The Razorbacks were left to shuffle off to start a fresh season-ending series against border rival Missouri, a team Arkansas had played just five times before the Tigers joined the SEC in 2012.

Arkansas' lack of an agreed-upon archival has worsened with the Hogs languishing with a 13-40 SEC record since the 1 vs. 3 showdown in Baton Rouge.

"It's weird, because they're not in the conference they were in for however many decades, and they've been in the SEC for a long time now," ESPN senior writer Ryan McGee said this week at the Northwest Arkansas Touchdown Club. "I would say for Arkansas fans, it's kind of the LSU model of what's the most important series coming up? If you're good enough to become worthy enough to be Alabama's rival, well then you'll take that job. Because LSU just has it right now.
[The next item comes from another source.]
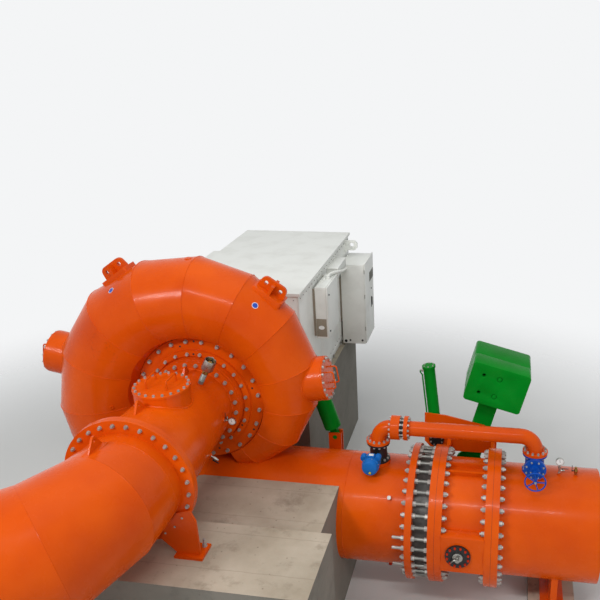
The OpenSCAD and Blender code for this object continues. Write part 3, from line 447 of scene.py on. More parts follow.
def rounded(width, height, radius, count=6):
    """Outline of a rectangle about the origin with round corners."""
    points = []
    for corner, (sx, sy) in enumerate(((1, 1), (-1, 1), (-1, -1), (1, -1))):
        for i in range(count + 1):
            turn = pi / 2 * (corner + i / count)
            points.append((sx * (width / 2 - radius) + radius * cos(turn),
                           sy * (height / 2 - radius) + radius * sin(turn)))
    return points


def loft(rings, closed_ends=True, hard=radians(5.5)):
    """Skin over rings of points of the same count."""
    form = bmesh.new()
    rows = [[form.verts.new(point) for point in ring] for ring in rings]
    count = len(rows[0])
    for low_row, high_row in zip(rows, rows[1:]):
        for i in range(count):
            form.faces.new((low_row[i], low_row[(i + 1) % count], high_row[(i + 1) % count], high_row[i]))
    if closed_ends:
        form.faces.new(rows[0])
        form.faces.new(rows[-1])
    bmesh.ops.remove_doubles(form, verts=form.verts, dist=1e-6)
    bmesh.ops.dissolve_degenerate(form, edges=form.edges, dist=1e-6)
    return place_mesh(form, hard=hard)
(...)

"But they've lost to them for almost a decade now. The way that became a rivalry -- because it wasn't for 50 years -- LSU started winning the games. When that back and forth happened, in the late 90s through the middle of the 2000s, that's when that became a rivalry. I would say to Arkansas fans, start beating up on somebody that isn't expecting to get beat up on and it'll probably turn into a rivalry."